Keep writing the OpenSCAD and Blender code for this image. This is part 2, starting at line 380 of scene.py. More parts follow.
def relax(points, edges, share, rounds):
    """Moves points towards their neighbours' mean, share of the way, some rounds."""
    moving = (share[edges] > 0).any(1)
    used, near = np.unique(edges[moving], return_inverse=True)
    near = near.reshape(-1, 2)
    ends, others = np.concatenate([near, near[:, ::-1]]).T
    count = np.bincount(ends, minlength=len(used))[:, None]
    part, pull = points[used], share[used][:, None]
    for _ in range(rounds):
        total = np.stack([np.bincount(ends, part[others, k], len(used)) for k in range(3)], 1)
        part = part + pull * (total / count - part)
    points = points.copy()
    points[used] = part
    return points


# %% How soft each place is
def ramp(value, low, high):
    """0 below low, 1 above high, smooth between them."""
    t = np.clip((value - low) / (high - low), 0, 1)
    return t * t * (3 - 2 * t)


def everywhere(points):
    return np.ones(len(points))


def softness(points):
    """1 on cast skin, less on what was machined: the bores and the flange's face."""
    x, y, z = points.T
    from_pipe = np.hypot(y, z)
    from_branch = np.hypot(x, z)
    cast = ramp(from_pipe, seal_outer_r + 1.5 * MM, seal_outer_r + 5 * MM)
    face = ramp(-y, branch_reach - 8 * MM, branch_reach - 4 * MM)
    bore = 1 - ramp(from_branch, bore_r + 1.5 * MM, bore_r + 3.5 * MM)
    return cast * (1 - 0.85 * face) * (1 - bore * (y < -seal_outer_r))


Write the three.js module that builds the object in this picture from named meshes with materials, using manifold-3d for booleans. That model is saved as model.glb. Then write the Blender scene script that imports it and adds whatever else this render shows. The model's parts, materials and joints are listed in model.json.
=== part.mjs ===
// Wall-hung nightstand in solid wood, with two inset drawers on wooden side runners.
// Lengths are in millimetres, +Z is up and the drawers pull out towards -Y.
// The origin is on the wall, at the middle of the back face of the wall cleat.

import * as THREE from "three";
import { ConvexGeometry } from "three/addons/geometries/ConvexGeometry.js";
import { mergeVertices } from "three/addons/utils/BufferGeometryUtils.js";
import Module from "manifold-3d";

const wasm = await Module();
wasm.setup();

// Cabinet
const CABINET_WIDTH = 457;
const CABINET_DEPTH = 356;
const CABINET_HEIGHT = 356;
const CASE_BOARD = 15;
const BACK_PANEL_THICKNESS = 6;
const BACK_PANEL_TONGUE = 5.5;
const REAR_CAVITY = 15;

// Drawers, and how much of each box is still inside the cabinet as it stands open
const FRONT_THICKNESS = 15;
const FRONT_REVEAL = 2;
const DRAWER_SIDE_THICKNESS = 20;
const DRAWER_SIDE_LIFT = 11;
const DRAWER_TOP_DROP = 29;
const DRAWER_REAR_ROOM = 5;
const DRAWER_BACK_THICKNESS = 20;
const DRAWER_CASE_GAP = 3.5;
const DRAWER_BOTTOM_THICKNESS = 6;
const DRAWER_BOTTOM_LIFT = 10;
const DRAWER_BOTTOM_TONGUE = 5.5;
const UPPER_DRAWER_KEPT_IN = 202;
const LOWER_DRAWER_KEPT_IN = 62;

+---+

• Brief:
Quote the data above from the line containing "Write the three.js" to the line containing "wasm.setup();", inclusive, and stop.

• Complete response:
Write the three.js module that builds the object in this picture from named meshes with materials, using manifold-3d for booleans. That model is saved as model.glb. Then write the Blender scene script that imports it and adds whatever else this render shows. The model's parts, materials and joints are listed in model.json.
=== part.mjs ===
// Wall-hung nightstand in solid wood, with two inset drawers on wooden side runners.
// Lengths are in millimetres, +Z is up and the drawers pull out towards -Y.
// The origin is on the wall, at the middle of the back face of the wall cleat.

import * as THREE from "three";
import { ConvexGeometry } from "three/addons/geometries/ConvexGeometry.js";
import { mergeVertices } from "three/addons/utils/BufferGeometryUtils.js";
import Module from "manifold-3d";

const wasm = await Module();
wasm.setup();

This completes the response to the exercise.